Hasil analisis Pantau Gambut terhadap luasan area terbakar di gambut selama periode 2015–2019 menunjukkan, dari total 1,4 juta hektar gambut yang terbakar, sebanyak 70 persen atau sekitar 1,02 juta hektar berada di dalam area konsesi. Rinciannya, sebanyak 580.764,5 hektar di atas kawasan hak guna usaha (HGU), 168.988,1 hektar ditemukan di kawasan izin usaha pemanfaatan hasil hutan kayu-hutan tanaman industri (IUPHHK-HTI), 83.575,6 hektar di atas kawasan izin usaha pemanfaatan hasil hutan kayu-restorasi ekosistem (IUPHHK-RE), dan 187.047,9 hektar di atas kawasan izin usaha pemanfaatan hasil hutan kayu-hutan alam (IUPHHK-HA).
Menurut Wahyu, permasalahan juga dipicu oleh pendanaan yang diberikan kepada korporasi ekstraktif yang membuka eksosistem gambut. Analisis Pantau Gambut menemukan, salah satu bank BUMN telah menyalurkan 4,2 miliar dollar AS untuk membiayai 15 grup perusahaan sawit, bubur kertas, dan kertas yang berisiko melanggar komitmen untuk mengelola ekosistem gambut secara lestari.

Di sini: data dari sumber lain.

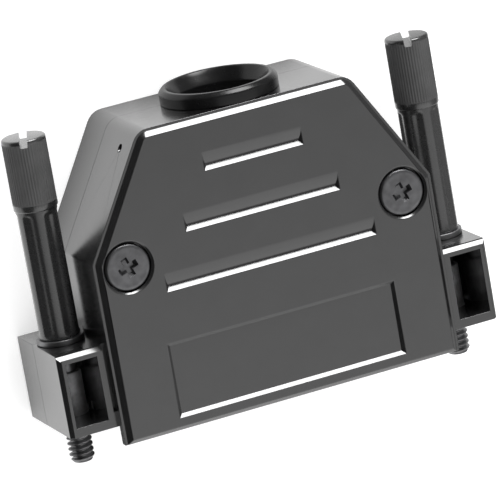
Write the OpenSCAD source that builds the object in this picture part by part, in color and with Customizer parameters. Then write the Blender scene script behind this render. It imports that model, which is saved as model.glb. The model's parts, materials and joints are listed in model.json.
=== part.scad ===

Pelanggaran komitmen perlindungan gambut yang ditemukan mayoritas meliputi pemanfaatan area lindung gambut dengan kedalaman lebih dari 3 meter untuk tanaman ekstraktif, tidak adanya upaya pemulihan gambut pasca-terbakar, dan pemanfaatan area bekas terbakar untuk tanaman ekstraktif.